La pierre de touche du FESPACO

C'est pourquoi, pensons-nous, le FESPACO doit concentrer ses efforts sur les films courts et longs métrages, sur les films documentaires et sur les grands débats de l'heure : la formation des réalisateurs et techniciens de cinéma (cameramen, monteurs, projectionnistes, etc.) aux NTIC, les droits d'auteur, la diffusion et la production. Là est la pierre de touche ! Le reste, tout le reste, peut être délaissé aux autres pays comme le Niger qui disposent de centres de formation aux métiers du cinéma et de la télévision connus et reconnus comme le Cameroun, le Niger et le Sénégal ou qui déploient des efforts pour institutionnaliser des festivals très originaux.

Passe donc que Ouaga veuille ouvrir une "salle de projection cinématographique de référence" - comme l'a du reste souhaité le président du "Jury Compétition Longs métrages de fiction" de l'édition 2007 du FESPACO. Passe même que Ouagadougou ouvre des maisons de production et des écoles de cinéma à tour de bras. Mais, il faut ramener le FESPACO à hauteur d'homme – ce qui permettrait aussi aux cinéastes, cinéphiles et critiques cinématographiques d'évoluer dans des conditions optimum. Pour le triomphe du FESPACO et du cinéma africain.

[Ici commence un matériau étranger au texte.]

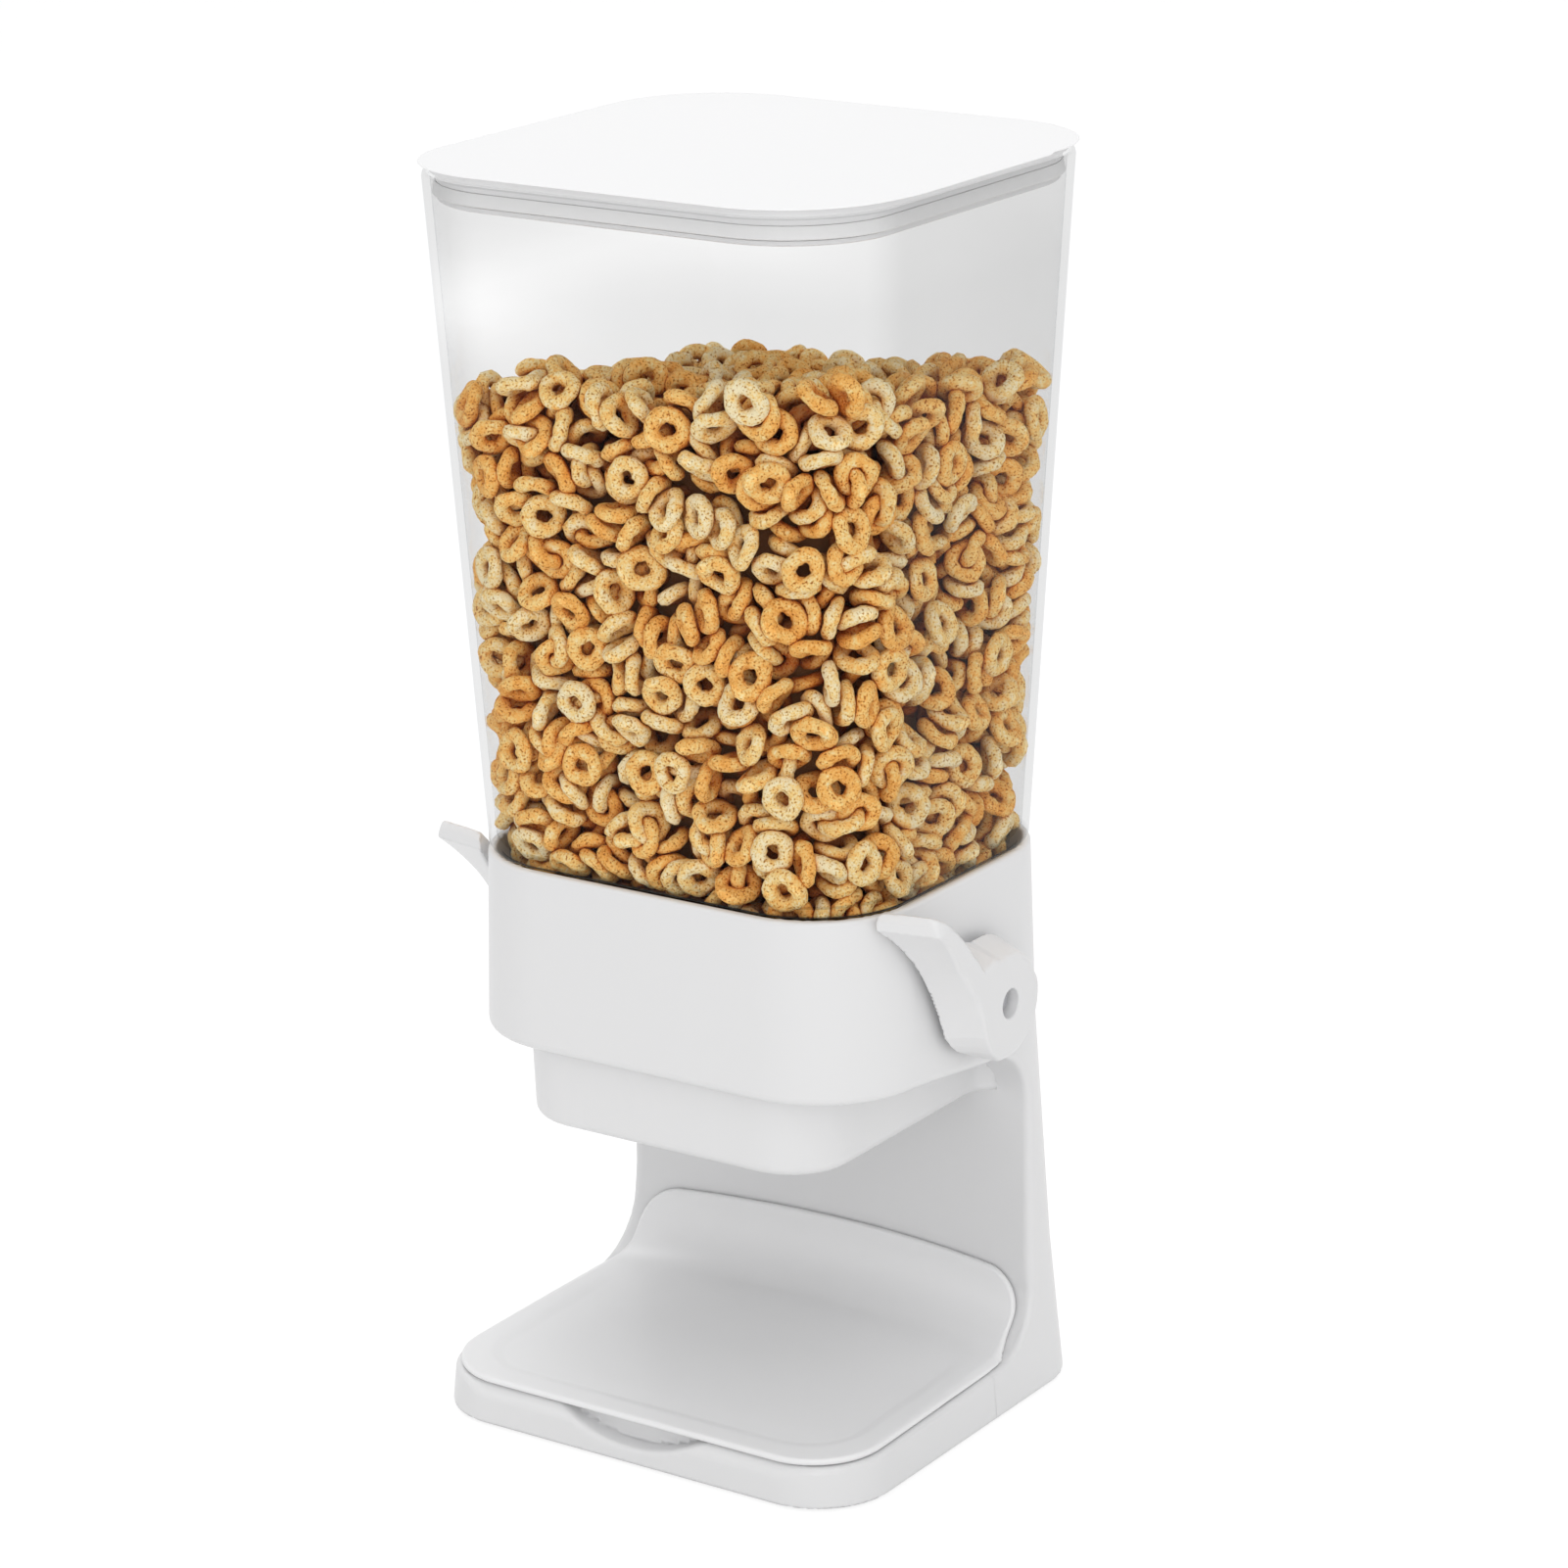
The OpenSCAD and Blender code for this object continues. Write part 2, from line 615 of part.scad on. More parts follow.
module bushing() {
    color(pale) difference() {
        union() {
            bar_x(bearing_x, pivot_hx + 0.4, pivot_y, pivot_z, bearing_r);
            bar_x(pivot_hx + 0.4, hub_x - 0.3, pivot_y, pivot_z, bearing_r + 2);
        }
        bar_x(bearing_x - 1, hub_x + 1, pivot_y, pivot_z, shaft_r + shaft_fit);
    }
}

module lever_screws() {
    color(steel) for (s = [0, 1]) mirror([s, 0, 0])
        translate([hub_x + hub_w - recess_h + 1.6, pivot_y, pivot_z]) rotate([0, -90, 0])
            screw(3.4, 1.6, screw_r - 0.05, 10);
}

gate_a = 19.5;                       // half angle that the closed gate covers
module gate() {
    outer = gate_r + gate_t;
    color(white) {
        difference() {
            union() {
                // curved plate
                along_x(-arm_x - arm_t, arm_x + arm_t) sector(gate_r, outer, gate_a);
                for (s = [0, 1]) mirror([s, 0, 0]) {
                    along_x(arm_x, arm_x + arm_t) {
                        sector(0, gate_r + gate_t / 2, arm_a);
                        translate([pivot_y, pivot_z]) circle(boss_r, $fn = 48);
                    }
                    bar_x(arm_x, boss_x, pivot_y, pivot_z, boss_r);
                }
            }
            for (s = [0, 1]) mirror([s, 0, 0]) {
                key_bar(arm_x + 2 - slip, boss_x + 1, slip);
                bar_x(boss_x - leg - 0.5, boss_x + 1, pivot_y + coil_r, pivot_z, wire_r + slip, 16);
            }
        }
    }
}

// Ring sector hanging under the pivot, in Y and Z
module sector(r0, r1, a) {
    n = 12;
    translate([pivot_y, pivot_z]) difference() {
        intersection() {
            circle(r1, $fn = 96);
            polygon([[0, 0], [-2 * r1 * sin(a), -2 * r1 * cos(a)], [2 * r1 * sin(a), -2 * r1 * cos(a)]]);
        }
        if (r0 > 0) circle(r0, $fn = 96);
    }
}

// Torsion spring round the shaft: round wire in three turns, each end bent
// along X into a hole
coil_turns = 3;
coil_step = 16;                      // rings in a turn
wire_n = 6;
coil_x = boss_x + 0.3 + wire_r;
coil_pitch = (bearing_x - 0.3 - wire_r - coil_x) / coil_turns;
function ring(c, u, v) = [for (k = [0:wire_n - 1])
    let (a = 360 * k / wire_n) c + wire_r * (cos(a) * u + sin(a) * v)];
function leg_ring(x) = ring([x, pivot_y + coil_r, pivot_z], [0, 1, 0], [0, 0, 1]);
function coil_ring(a) = ring([coil_x + coil_pitch * a / 360, pivot_y + coil_r * cos(a),
    pivot_z + coil_r * sin(a)], [0, cos(a), sin(a)], [-1, 0, 0]);

module spring() {
    loft(concat([leg_ring(boss_x - leg)], [leg_ring(coil_x - 0.5)],
        [for (i = [1:coil_turns * coil_step - 1]) coil_ring(360 * i / coil_step)],
        [leg_ring(bearing_x - 0.5)], [leg_ring(bearing_x + leg)]));
}

module return_springs() {
    color(steel) for (s = [0, 1]) mirror([s, 0, 0]) spring();
}

module stop_sleeves() {
    color(rubber) for (s = [0, 1], a = stop_angles) mirror([s, 0, 0]) difference() {
        bar_x(arm_x - 0.2, stop_out, stop_y(a), stop_z(a), stop_r, 32);
        bar_x(arm_x - 1, stop_out + 1, stop_y(a), stop_z(a), stop_pin, 24);
    }
}

// ---- Hopper, lid and tray --------------------------------------------------

module hopper() {
    shoulder = foot_z + hopper_wall;
    neck_z = rim_z - neck_h + seat;
    color(clear) difference() {
        union() {
            loft([hopper_at(foot_z, 0), hopper_at(mouth_z, 0)]);
            loft([neck_at(neck_z, 0), neck_at(shoulder, 0)]);
        }
        loft([hopper_at(shoulder, hopper_wall), hopper_at(mouth_z, hopper_wall),
              moved(hopper_at(mouth_z, hopper_wall), mouth_z + 1)]);
        loft([neck_at(neck_z - 1, hopper_wall), neck_at(shoulder + 1, hopper_wall)]);
    }
}

plug_gap = 1.5;                      // air between the plug and the hopper wall
plug_wall = 2;
tab_y = [-38, 36];                   // finger tab along the right edge
tab_out = 1.6;
module lid() {
    edge = mouth_h + lid_overhang;
    color(white) difference() {
        union() {
            loft([moved(hopper_at(mouth_z, -lid_overhang + 0.6), lid_z),
                  moved(hopper_at(mouth_z, -lid_overhang), lid_z + 0.7),
                  moved(hopper_at(mouth_z, -lid_overhang), total_h - 0.7),
                  moved(hopper_at(mouth_z, -lid_overhang + 0.7), total_h)]);
            linear_extrude_at(lid_z, lid_t - 0.8) polygon([
                [edge - 8, tab_y[0] - 9], [edge, tab_y[0] - 9], [edge + tab_out, tab_y[0] + 2],
                [edge + tab_out, tab_y[1] - 2], [edge + tab_out - 0.6, tab_y[1]],
                [edge - 8, tab_y[1]]]);
            loft([hopper_at(lid_z - plug_h, hopper_wall + plug_gap),
                  hopper_at(lid_z + 0.5, hopper_wall + plug_gap)]);
        }
        loft([hopper_at(lid_z - plug_h - 1, hopper_wall + plug_gap + plug_wall),
              hopper_at(lid_z, hopper_wall + plug_gap + plug_wall)]);
        // groove for the seal
        difference() {
            loft([hopper_at(seal_z, 0), hopper_at(seal_z + seal_h, 0)]);
            loft([hopper_at(seal_z - 1, hopper_wall + plug_gap + 0.9),
                  hopper_at(seal_z + seal_h + 1, hopper_wall + plug_gap + 0.9)]);
        }
    }
}

seal_h = 4;
seal_z = lid_z - 9;
module lid_seal() {
    out = hopper_wall + 0.3;
    color(pale) difference() {
        loft([for (v = [[0.1, 0.8], [0.7, 0], [1.3, 0.8], [2.6, 0.8], [3.2, 0], [seal_h - 0.1, 0.8]])
            hopper_at(seal_z + v.x, out + v.y)]);
        loft([for (v = [-1, 0.1, seal_h - 0.1, seal_h + 1])
            hopper_at(seal_z + v, hopper_wall + plug_gap + 0.9)]);
    }
}

tray_in = 1.4;                       // the tray's edge is this far inside the foot
tray_corner = 16;
module tray() {
    color(pale) difference() {
        intersection() {
            bay(-seat);
            linear_extrude_at(0, tray_top)
                polygon([for (p = stand_at(base_h, tray_in)) [p.x, p.y]]);
            // rounded corners of the back edge, cut square to the column
            translate([0, far, 0]) rotate([90, 0, 0]) linear_extrude(2 * far) tray_back();
        }
        bay(-seat - tray_t);
        // dished middle
        intersection() {
            bay(-seat - tray_t + dish);
            linear_extrude_at(0, tray_top)
                polygon([for (p = outline(base_w / 2 - 12, base_front - 11, column_y - sweep_r - 6, 16, 0))
                    [p.x, p.y]]);
        }
    }
}

module tray_back() {
    hx = base_w / 2;
    r = tray_corner;
    edge = rim_hx - 2;
    union() {
        translate([-hx, 0]) square([2 * hx, tray_top - r - 6]);
        translate([-edge + r, 0]) square([2 * (edge - r), tray_top]);
        for (s = [-1, 1]) translate([s * (edge - r), tray_top - r]) circle(r, $fn = 64);
        translate([-edge, 0]) square([2 * edge, tray_top - r]);
    }
}

// ---- What is drawn ---------------------------------------------------------

stand_shell();
base_front_part();  // base_front
bottom_plate();
rubber_feet();
base_screws();
chute();
chute_screws();
funnel();
outlet_wiper();
hopper_gasket();
mirror([1, 0, 0]) bushing();  // bushing_left
bushing();  // bushing_right
return_springs();
stop_sleeves();
mirror([1, 0, 0]) lever();  // lever_left
lever();  // lever_right
lever_screws();
mirror([1, 0, 0]) shaft();  // shaft_left
shaft();  // shaft_right
gate();
hopper();
lid();
lid_seal();
tray();
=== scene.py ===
"""Cereal dispenser: the looks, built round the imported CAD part.

Lengths in the shape functions are millimetres; meshes are made in metres.
"""

import json
import math

import bpy
import numpy as np
from mathutils import Matrix, Vector


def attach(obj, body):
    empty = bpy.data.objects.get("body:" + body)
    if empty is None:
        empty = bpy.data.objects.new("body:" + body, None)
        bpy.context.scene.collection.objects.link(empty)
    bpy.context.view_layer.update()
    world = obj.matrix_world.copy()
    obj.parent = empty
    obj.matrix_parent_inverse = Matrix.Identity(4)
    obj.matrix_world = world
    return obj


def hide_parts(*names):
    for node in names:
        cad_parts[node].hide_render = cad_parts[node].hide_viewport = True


MM = 0.001
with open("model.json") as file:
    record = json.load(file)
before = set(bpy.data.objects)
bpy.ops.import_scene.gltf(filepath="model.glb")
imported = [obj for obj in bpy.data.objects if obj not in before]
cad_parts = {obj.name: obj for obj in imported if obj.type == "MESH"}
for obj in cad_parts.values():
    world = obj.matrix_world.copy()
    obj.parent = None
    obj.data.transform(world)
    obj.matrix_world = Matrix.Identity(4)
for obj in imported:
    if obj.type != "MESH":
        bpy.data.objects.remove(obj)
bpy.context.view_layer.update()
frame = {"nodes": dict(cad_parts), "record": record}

# ---- Sizes, the same as the CAD's ------------------------------------------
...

Après cette 20ème édition – où l'absence du Sénégalais Sembène Ousmane, dont un prix porte désormais le nom, était remarquée de tous – nul doute que la 21ème édition du FESPACO, prévue du 27 février au 8 mars 2009, devrait nous édifier sur le fait de savoir laquelle de la force d'inertie ou de l'innovation de fond du FESPACO l'emportera.